Broader Implications for the EV Market

As the Canadian government seeks to strengthen its ties with China and reduce reliance on U.S. trade, the landscape for electric vehicle manufacturing is evolving. In January, Prime Minister Mark Carney announced a reduction in tariffs on a substantial number of Chinese EVs, which was part of a reciprocal agreement aimed at enhancing joint ventures in the Canadian EV supply chain. This strategy reflects a broader trend of global automotive manufacturers exploring assembly methods that could benefit from lower-cost production capabilities.

The assembly of vehicles from premade kits has been a common practice for various manufacturers, including Volvo and Volkswagen, and has seen a rise among Chinese companies such as Leapmotor. Experts point out, however, that while this method allows for international expansion, it often results in fewer local jobs due to significantly reduced assembly requirements.

Professor Peter Frise from the University of Windsor emphasises the implications of such a method for the local job market. He stated, “It’s not the same as building a car here. It basically means that the car is actually built somewhere else, and then it comes to the plant in a crate or container, with only a few finishing touches applied.” He further elaborated that the majority of high-value components are already pre-assembled, indicating that local manufacturing benefits would be minimal.

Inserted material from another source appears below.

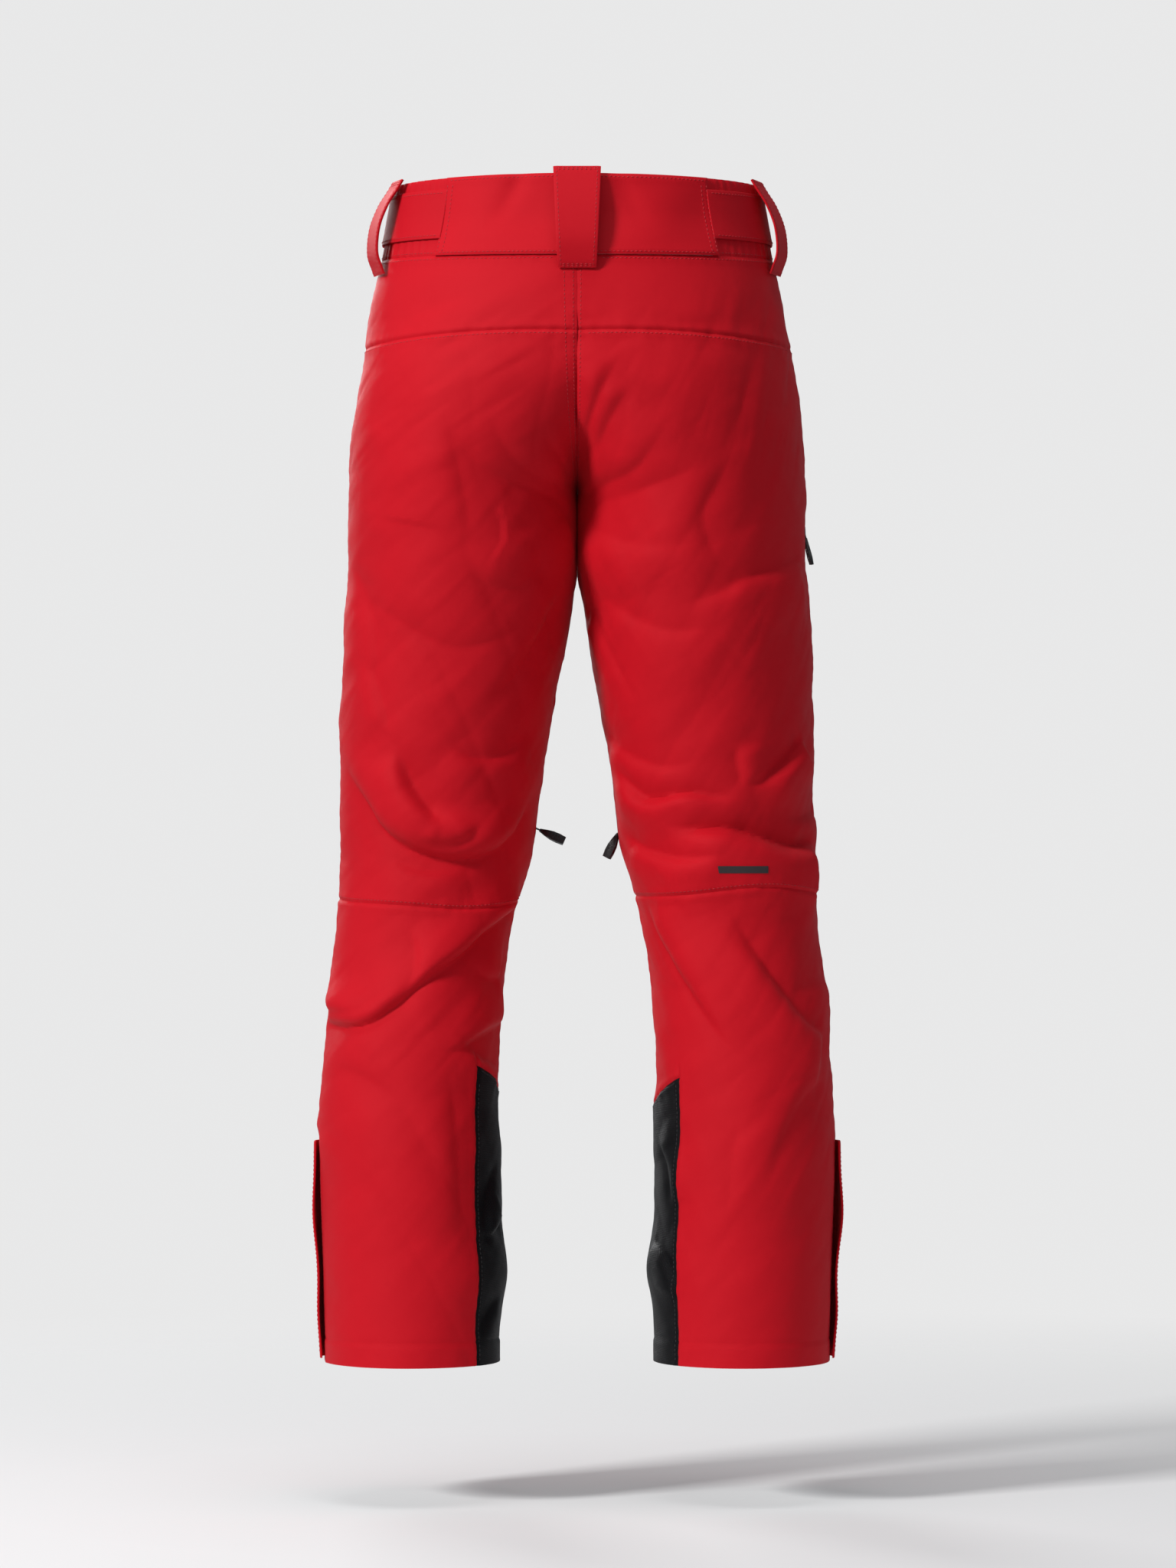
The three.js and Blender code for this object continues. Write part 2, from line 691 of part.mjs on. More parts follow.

Cautionary Tales from Abroad

The situation in Brazil, where Chinese EV manufacturer BYD has opened an assembly plant, serves as a cautionary tale. The factory has faced scrutiny over allegations of forced labour and has been embroiled in controversy regarding tariff exemptions on parts imported for knock-down kits. Industry critics argue that these practices could undermine local manufacturing and lead to job losses, highlighting the need for a balanced approach to foreign investment in the automotive sector.

Currently, BYD aims to increase local sourcing of components to 50% for its Bahia plant, illustrating the challenges and potential backlash associated with relying heavily on imported assembly practices.

Why it Matters

The rejection of Stellantis’ proposal by Minister Joly underscores a pivotal moment for the Canadian automotive industry as it grapples with the challenges of modern manufacturing, foreign investment, and local employment. With the push for electric vehicles intensifying, the decisions made today will shape not only the future of the Brampton plant but also the broader landscape of Canada’s automotive sector. Ensuring that these decisions bolster the local economy and workforce is crucial for fostering sustainable growth in an increasingly competitive global market.